Exercise aim: In the entries below, find every line with "bodies" and copy it.

Structured object records
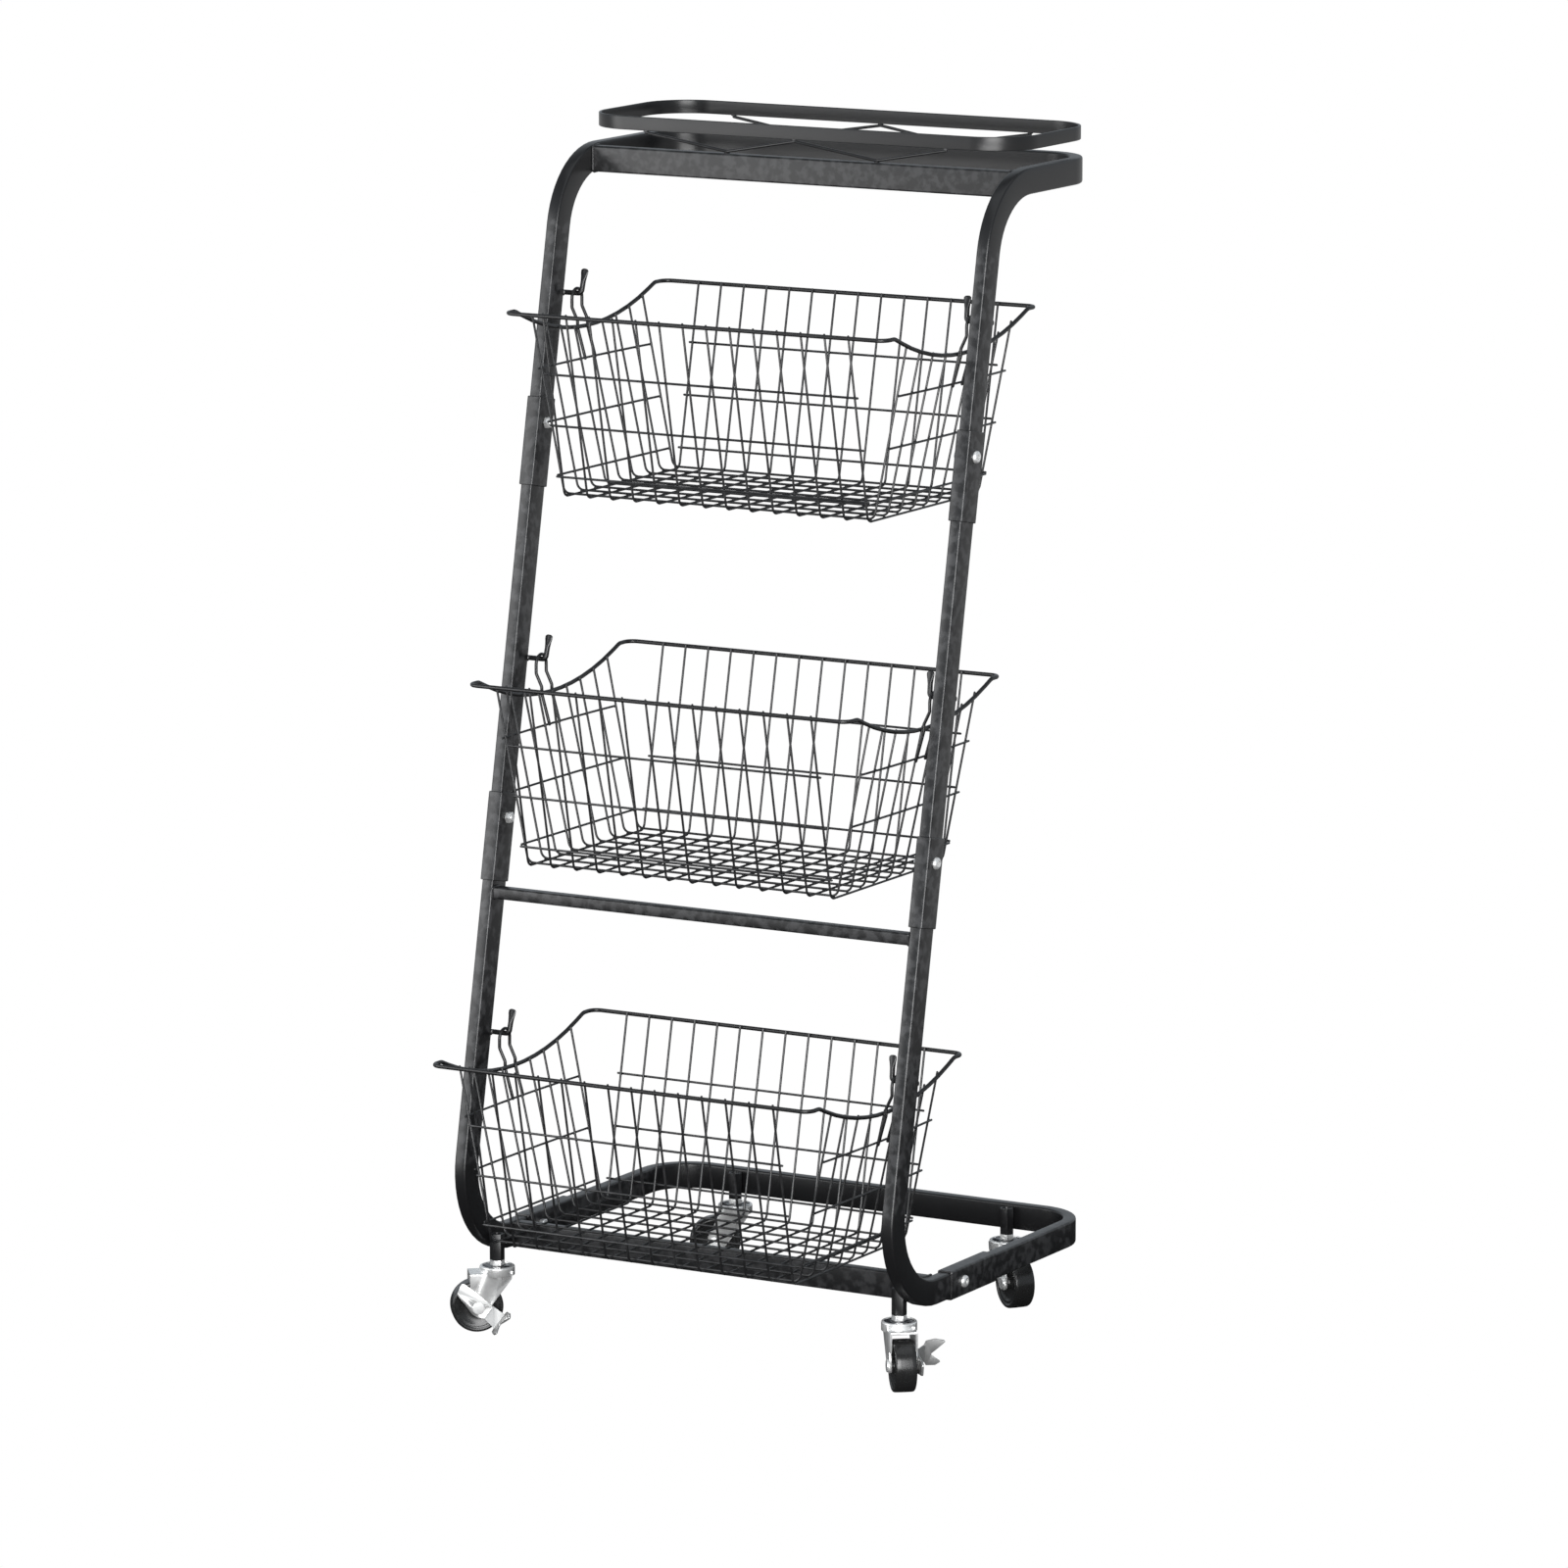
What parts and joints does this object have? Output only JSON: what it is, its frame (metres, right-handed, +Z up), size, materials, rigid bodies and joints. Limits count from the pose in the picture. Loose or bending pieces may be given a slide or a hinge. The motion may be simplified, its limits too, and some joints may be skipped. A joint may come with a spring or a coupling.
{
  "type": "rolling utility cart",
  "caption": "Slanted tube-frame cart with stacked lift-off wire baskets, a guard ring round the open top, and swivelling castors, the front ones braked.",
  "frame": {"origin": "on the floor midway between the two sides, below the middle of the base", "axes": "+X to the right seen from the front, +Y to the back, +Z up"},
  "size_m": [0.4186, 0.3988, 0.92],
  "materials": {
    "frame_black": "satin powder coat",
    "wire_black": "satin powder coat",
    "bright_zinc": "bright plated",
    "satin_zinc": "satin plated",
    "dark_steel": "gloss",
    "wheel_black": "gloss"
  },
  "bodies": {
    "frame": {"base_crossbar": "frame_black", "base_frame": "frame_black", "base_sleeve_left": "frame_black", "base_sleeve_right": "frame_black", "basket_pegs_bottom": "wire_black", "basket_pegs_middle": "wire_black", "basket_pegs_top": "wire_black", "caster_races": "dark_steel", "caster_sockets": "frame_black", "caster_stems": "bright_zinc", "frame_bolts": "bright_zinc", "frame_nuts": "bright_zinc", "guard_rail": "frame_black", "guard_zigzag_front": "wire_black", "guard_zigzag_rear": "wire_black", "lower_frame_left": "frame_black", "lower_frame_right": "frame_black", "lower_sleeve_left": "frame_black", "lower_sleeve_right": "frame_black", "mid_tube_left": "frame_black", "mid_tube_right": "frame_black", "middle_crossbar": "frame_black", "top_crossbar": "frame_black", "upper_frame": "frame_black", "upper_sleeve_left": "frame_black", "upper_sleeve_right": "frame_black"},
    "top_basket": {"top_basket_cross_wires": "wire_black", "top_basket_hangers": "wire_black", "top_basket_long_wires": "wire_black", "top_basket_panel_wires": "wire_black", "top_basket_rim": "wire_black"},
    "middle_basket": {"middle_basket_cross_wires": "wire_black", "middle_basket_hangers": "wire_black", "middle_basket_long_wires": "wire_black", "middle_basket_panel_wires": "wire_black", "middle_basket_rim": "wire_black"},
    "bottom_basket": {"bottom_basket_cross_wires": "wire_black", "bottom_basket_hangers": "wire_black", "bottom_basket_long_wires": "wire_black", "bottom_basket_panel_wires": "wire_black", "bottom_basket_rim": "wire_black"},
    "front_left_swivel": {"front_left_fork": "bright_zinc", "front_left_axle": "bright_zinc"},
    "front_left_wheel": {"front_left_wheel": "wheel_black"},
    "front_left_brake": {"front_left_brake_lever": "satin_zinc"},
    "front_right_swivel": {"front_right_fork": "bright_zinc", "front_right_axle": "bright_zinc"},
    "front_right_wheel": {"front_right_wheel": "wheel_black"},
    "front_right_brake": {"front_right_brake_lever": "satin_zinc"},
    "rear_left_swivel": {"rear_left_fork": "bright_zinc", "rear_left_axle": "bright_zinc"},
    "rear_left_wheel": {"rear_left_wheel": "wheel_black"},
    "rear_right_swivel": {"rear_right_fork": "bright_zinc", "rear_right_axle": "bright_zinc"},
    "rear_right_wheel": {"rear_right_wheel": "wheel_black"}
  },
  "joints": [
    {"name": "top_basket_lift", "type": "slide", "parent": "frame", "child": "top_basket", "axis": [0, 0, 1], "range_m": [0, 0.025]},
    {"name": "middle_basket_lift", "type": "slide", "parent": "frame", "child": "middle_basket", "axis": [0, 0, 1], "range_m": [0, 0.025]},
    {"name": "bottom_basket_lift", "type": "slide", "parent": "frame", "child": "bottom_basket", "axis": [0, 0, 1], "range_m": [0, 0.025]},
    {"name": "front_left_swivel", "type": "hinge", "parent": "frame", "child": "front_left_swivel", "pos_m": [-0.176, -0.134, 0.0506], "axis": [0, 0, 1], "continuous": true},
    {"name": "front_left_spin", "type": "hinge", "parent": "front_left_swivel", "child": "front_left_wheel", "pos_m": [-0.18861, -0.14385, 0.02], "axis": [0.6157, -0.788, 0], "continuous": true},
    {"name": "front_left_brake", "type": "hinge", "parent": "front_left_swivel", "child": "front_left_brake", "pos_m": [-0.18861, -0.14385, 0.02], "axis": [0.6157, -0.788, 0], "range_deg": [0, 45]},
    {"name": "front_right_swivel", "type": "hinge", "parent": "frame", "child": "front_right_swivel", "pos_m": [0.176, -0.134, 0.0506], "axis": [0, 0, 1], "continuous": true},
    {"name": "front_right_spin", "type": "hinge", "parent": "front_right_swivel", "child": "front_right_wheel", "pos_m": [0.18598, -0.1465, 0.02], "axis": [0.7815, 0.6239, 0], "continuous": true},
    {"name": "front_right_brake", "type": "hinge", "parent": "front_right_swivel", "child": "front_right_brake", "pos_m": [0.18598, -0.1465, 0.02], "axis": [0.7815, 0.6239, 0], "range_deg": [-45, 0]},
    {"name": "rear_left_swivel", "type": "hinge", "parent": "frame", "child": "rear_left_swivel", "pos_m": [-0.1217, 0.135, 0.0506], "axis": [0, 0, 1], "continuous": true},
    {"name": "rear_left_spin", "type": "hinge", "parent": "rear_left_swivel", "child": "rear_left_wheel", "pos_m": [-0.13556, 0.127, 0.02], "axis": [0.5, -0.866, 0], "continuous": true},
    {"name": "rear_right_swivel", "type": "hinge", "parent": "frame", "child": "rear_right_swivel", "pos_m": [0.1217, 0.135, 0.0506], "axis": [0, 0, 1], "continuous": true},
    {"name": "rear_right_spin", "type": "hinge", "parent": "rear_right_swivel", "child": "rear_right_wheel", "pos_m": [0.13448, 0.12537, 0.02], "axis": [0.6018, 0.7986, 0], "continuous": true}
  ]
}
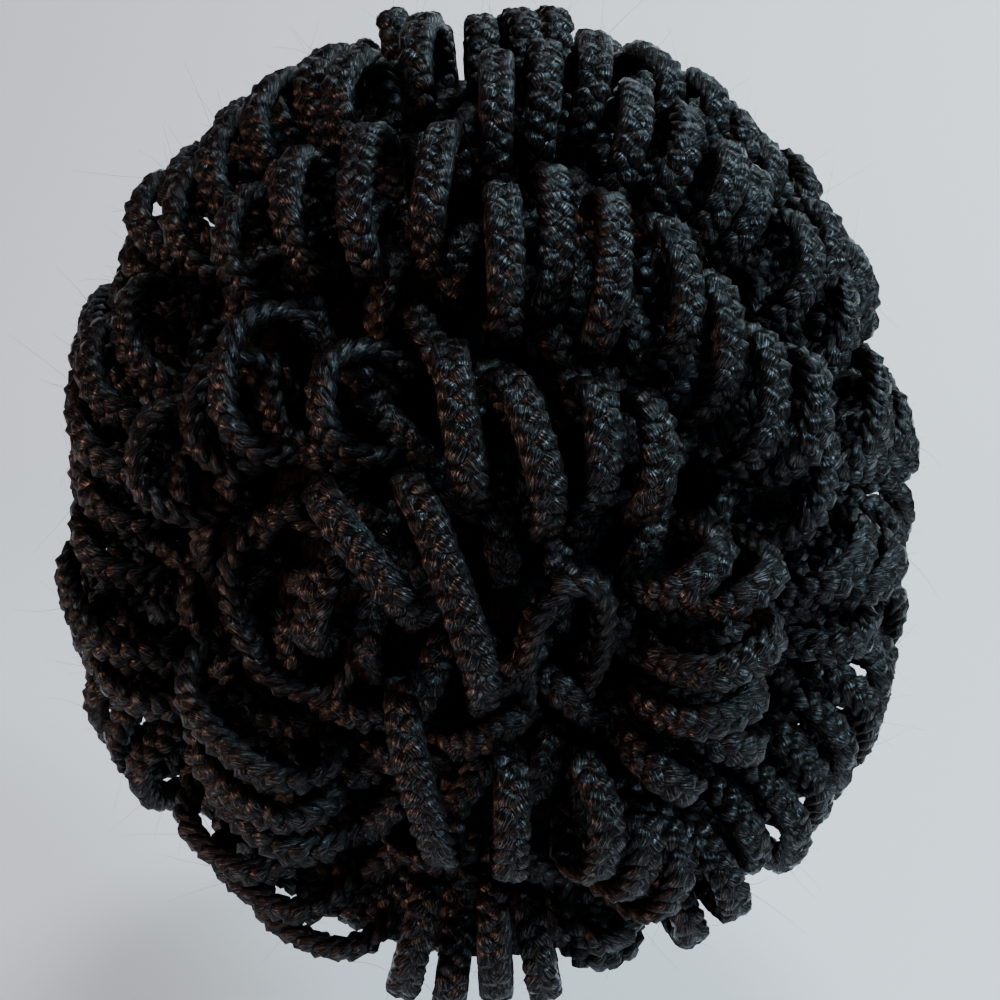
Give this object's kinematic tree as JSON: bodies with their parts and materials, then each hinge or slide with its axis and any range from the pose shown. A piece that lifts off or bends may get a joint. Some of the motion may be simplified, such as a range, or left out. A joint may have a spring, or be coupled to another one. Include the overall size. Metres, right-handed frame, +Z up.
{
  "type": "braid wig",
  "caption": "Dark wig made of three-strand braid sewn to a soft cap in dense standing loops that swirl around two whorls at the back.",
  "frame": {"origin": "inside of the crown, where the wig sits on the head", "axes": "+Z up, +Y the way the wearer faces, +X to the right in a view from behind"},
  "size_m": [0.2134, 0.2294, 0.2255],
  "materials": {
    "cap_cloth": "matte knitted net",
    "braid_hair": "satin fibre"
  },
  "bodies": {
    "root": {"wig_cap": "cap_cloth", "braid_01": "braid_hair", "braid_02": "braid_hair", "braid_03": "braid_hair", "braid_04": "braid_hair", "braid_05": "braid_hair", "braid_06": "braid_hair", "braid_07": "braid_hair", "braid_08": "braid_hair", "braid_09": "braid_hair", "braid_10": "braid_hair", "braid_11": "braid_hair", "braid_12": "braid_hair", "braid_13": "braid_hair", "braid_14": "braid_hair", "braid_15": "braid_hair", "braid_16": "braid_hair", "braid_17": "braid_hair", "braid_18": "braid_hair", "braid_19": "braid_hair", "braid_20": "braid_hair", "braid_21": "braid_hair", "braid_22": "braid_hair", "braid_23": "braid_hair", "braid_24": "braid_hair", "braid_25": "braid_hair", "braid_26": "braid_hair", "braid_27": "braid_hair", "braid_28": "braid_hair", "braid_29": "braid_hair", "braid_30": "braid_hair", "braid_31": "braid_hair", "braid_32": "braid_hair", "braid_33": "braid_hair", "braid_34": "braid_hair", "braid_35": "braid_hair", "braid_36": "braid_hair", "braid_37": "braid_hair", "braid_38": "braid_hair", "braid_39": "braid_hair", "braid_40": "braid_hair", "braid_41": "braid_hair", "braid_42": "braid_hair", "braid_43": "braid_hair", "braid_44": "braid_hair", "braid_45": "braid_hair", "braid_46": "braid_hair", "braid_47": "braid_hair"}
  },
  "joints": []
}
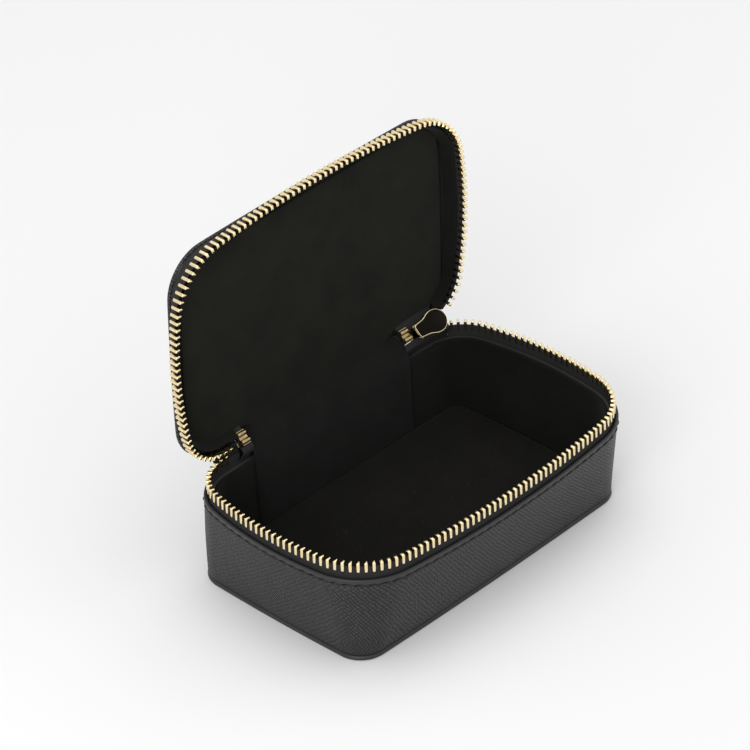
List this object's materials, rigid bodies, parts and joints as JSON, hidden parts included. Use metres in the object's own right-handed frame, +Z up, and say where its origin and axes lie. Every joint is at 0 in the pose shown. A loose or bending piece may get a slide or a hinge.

Result of the exercise:
What parts and joints does this object have? Output only JSON: what it is, its frame (metres, right-handed, +Z up), size, materials, rigid bodies and joints. Limits count from the pose in the picture. Loose or bending pieces may be given a slide or a hinge. The motion may be simplified, its limits too, and some joints may be skipped. A joint may come with a spring or a coupling.
  "bodies": {
Give this object's kinematic tree as JSON: bodies with their parts and materials, then each hinge or slide with its axis and any range from the pose shown. A piece that lifts off or bends may get a joint. Some of the motion may be simplified, such as a range, or left out. A joint may have a spring, or be coupled to another one. Include the overall size. Metres, right-handed frame, +Z up.
  "bodies": {
List this object's materials, rigid bodies, parts and joints as JSON, hidden parts included. Use metres in the object's own right-handed frame, +Z up, and say where its origin and axes lie. Every joint is at 0 in the pose shown. A loose or bending piece may get a slide or a hinge.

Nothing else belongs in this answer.